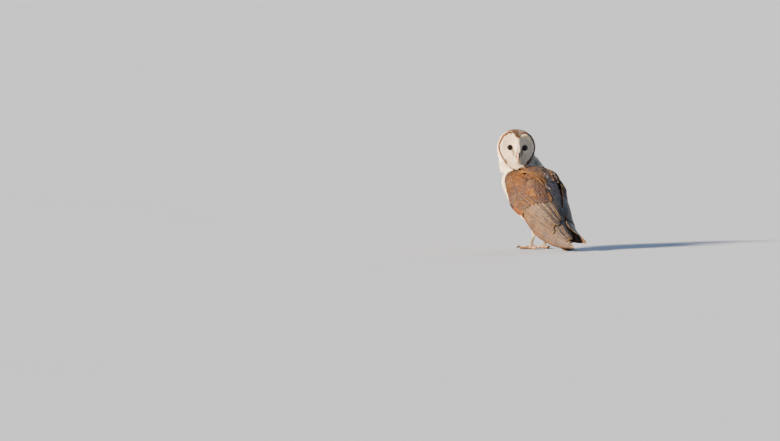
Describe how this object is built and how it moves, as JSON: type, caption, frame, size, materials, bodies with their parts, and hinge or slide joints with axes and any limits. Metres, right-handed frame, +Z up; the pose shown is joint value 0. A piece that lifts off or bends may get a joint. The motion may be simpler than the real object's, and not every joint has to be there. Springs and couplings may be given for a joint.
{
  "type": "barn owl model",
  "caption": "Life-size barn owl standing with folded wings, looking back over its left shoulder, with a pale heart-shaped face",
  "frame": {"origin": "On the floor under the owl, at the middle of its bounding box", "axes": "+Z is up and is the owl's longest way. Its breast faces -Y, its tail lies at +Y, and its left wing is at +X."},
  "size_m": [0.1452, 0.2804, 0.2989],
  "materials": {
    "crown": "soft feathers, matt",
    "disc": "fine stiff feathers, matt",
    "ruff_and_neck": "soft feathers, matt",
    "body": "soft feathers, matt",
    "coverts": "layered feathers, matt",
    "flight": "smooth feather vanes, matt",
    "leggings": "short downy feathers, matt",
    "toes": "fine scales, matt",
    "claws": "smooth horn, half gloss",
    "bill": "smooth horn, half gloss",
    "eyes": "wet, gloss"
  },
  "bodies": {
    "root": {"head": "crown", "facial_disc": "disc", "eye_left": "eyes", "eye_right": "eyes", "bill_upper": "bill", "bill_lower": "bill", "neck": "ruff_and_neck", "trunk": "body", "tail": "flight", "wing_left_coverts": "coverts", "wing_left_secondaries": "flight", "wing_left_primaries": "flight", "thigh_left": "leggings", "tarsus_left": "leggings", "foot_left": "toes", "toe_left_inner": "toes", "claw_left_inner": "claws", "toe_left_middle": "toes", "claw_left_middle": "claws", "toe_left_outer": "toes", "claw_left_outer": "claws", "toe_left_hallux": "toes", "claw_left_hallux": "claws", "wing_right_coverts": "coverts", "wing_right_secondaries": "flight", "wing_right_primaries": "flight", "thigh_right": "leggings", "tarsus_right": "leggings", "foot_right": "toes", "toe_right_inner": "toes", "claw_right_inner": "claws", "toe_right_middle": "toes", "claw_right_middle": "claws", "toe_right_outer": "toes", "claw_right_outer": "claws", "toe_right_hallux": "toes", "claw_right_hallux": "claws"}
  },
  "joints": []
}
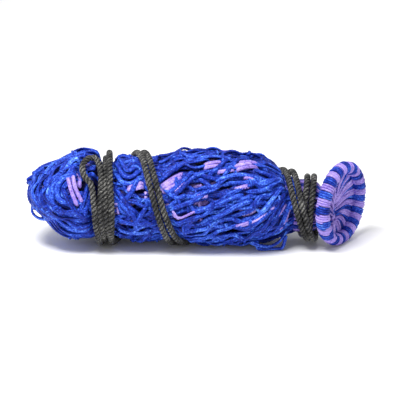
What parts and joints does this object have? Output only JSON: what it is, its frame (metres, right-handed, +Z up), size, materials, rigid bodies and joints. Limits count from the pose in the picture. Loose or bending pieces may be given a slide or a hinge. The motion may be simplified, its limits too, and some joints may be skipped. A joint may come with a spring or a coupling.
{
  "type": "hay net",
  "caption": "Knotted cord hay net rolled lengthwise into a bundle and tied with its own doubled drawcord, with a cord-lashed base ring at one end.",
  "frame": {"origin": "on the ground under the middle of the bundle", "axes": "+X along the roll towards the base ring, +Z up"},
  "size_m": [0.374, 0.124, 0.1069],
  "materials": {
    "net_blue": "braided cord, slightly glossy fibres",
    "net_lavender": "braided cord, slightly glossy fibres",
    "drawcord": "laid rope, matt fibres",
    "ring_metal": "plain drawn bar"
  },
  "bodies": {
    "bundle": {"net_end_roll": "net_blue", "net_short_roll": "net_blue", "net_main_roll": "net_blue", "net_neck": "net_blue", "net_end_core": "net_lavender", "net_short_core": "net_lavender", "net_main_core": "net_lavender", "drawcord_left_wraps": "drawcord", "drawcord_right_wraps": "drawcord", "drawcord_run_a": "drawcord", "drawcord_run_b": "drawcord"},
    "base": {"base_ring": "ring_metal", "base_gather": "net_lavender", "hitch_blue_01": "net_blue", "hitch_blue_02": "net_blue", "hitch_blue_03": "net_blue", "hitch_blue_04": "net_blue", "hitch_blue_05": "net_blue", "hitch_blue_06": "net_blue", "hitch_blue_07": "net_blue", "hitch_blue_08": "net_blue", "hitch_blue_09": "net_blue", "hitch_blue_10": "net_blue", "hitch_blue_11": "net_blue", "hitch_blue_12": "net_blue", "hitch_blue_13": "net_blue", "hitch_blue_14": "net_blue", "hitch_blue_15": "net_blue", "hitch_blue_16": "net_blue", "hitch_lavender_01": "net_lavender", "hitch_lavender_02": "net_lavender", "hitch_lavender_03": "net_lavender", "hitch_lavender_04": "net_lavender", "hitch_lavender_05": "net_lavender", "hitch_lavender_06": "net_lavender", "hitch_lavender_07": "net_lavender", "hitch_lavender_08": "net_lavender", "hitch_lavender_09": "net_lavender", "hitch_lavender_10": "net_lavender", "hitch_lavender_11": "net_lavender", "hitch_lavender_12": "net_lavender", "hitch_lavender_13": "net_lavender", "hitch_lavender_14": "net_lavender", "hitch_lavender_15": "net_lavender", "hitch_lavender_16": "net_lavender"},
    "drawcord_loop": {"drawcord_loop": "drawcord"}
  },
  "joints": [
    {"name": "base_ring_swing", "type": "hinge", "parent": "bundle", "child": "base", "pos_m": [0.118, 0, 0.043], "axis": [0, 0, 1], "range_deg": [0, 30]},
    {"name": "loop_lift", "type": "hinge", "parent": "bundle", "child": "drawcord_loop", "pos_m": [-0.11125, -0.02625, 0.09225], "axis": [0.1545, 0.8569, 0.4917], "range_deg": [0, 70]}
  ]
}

▬▬▬▬▬▬

§ **To be done**
The records above must be repeated exactly, every one of them.

§ **Task output**
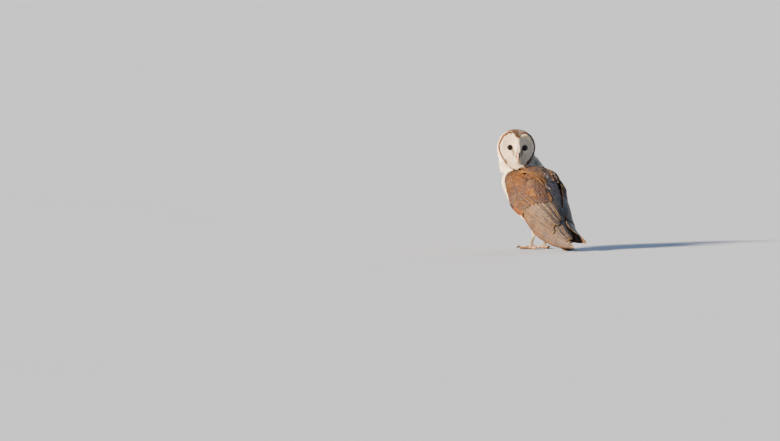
Describe how this object is built and how it moves, as JSON: type, caption, frame, size, materials, bodies with their parts, and hinge or slide joints with axes and any limits. Metres, right-handed frame, +Z up; the pose shown is joint value 0. A piece that lifts off or bends may get a joint. The motion may be simpler than the real object's, and not every joint has to be there. Springs and couplings may be given for a joint.
{
  "type": "barn owl model",
  "caption": "Life-size barn owl standing with folded wings, looking back over its left shoulder, with a pale heart-shaped face",
  "frame": {"origin": "On the floor under the owl, at the middle of its bounding box", "axes": "+Z is up and is the owl's longest way. Its breast faces -Y, its tail lies at +Y, and its left wing is at +X."},
  "size_m": [0.1452, 0.2804, 0.2989],
  "materials": {
    "crown": "soft feathers, matt",
    "disc": "fine stiff feathers, matt",
    "ruff_and_neck": "soft feathers, matt",
    "body": "soft feathers, matt",
    "coverts": "layered feathers, matt",
    "flight": "smooth feather vanes, matt",
    "leggings": "short downy feathers, matt",
    "toes": "fine scales, matt",
    "claws": "smooth horn, half gloss",
    "bill": "smooth horn, half gloss",
    "eyes": "wet, gloss"
  },
  "bodies": {
    "root": {"head": "crown", "facial_disc": "disc", "eye_left": "eyes", "eye_right": "eyes", "bill_upper": "bill", "bill_lower": "bill", "neck": "ruff_and_neck", "trunk": "body", "tail": "flight", "wing_left_coverts": "coverts", "wing_left_secondaries": "flight", "wing_left_primaries": "flight", "thigh_left": "leggings", "tarsus_left": "leggings", "foot_left": "toes", "toe_left_inner": "toes", "claw_left_inner": "claws", "toe_left_middle": "toes", "claw_left_middle": "claws", "toe_left_outer": "toes", "claw_left_outer": "claws", "toe_left_hallux": "toes", "claw_left_hallux": "claws", "wing_right_coverts": "coverts", "wing_right_secondaries": "flight", "wing_right_primaries": "flight", "thigh_right": "leggings", "tarsus_right": "leggings", "foot_right": "toes", "toe_right_inner": "toes", "claw_right_inner": "claws", "toe_right_middle": "toes", "claw_right_middle": "claws", "toe_right_outer": "toes", "claw_right_outer": "claws", "toe_right_hallux": "toes", "claw_right_hallux": "claws"}
  },
  "joints": []
}
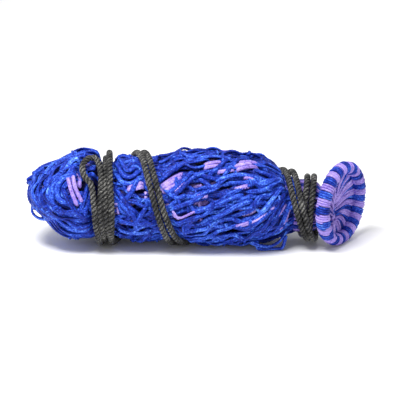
What parts and joints does this object have? Output only JSON: what it is, its frame (metres, right-handed, +Z up), size, materials, rigid bodies and joints. Limits count from the pose in the picture. Loose or bending pieces may be given a slide or a hinge. The motion may be simplified, its limits too, and some joints may be skipped. A joint may come with a spring or a coupling.
{
  "type": "hay net",
  "caption": "Knotted cord hay net rolled lengthwise into a bundle and tied with its own doubled drawcord, with a cord-lashed base ring at one end.",
  "frame": {"origin": "on the ground under the middle of the bundle", "axes": "+X along the roll towards the base ring, +Z up"},
  "size_m": [0.374, 0.124, 0.1069],
  "materials": {
    "net_blue": "braided cord, slightly glossy fibres",
    "net_lavender": "braided cord, slightly glossy fibres",
    "drawcord": "laid rope, matt fibres",
    "ring_metal": "plain drawn bar"
  },
  "bodies": {
    "bundle": {"net_end_roll": "net_blue", "net_short_roll": "net_blue", "net_main_roll": "net_blue", "net_neck": "net_blue", "net_end_core": "net_lavender", "net_short_core": "net_lavender", "net_main_core": "net_lavender", "drawcord_left_wraps": "drawcord", "drawcord_right_wraps": "drawcord", "drawcord_run_a": "drawcord", "drawcord_run_b": "drawcord"},
    "base": {"base_ring": "ring_metal", "base_gather": "net_lavender", "hitch_blue_01": "net_blue", "hitch_blue_02": "net_blue", "hitch_blue_03": "net_blue", "hitch_blue_04": "net_blue", "hitch_blue_05": "net_blue", "hitch_blue_06": "net_blue", "hitch_blue_07": "net_blue", "hitch_blue_08": "net_blue", "hitch_blue_09": "net_blue", "hitch_blue_10": "net_blue", "hitch_blue_11": "net_blue", "hitch_blue_12": "net_blue", "hitch_blue_13": "net_blue", "hitch_blue_14": "net_blue", "hitch_blue_15": "net_blue", "hitch_blue_16": "net_blue", "hitch_lavender_01": "net_lavender", "hitch_lavender_02": "net_lavender", "hitch_lavender_03": "net_lavender", "hitch_lavender_04": "net_lavender", "hitch_lavender_05": "net_lavender", "hitch_lavender_06": "net_lavender", "hitch_lavender_07": "net_lavender", "hitch_lavender_08": "net_lavender", "hitch_lavender_09": "net_lavender", "hitch_lavender_10": "net_lavender", "hitch_lavender_11": "net_lavender", "hitch_lavender_12": "net_lavender", "hitch_lavender_13": "net_lavender", "hitch_lavender_14": "net_lavender", "hitch_lavender_15": "net_lavender", "hitch_lavender_16": "net_lavender"},
    "drawcord_loop": {"drawcord_loop": "drawcord"}
  },
  "joints": [
    {"name": "base_ring_swing", "type": "hinge", "parent": "bundle", "child": "base", "pos_m": [0.118, 0, 0.043], "axis": [0, 0, 1], "range_deg": [0, 30]},
    {"name": "loop_lift", "type": "hinge", "parent": "bundle", "child": "drawcord_loop", "pos_m": [-0.11125, -0.02625, 0.09225], "axis": [0.1545, 0.8569, 0.4917], "range_deg": [0, 70]}
  ]
}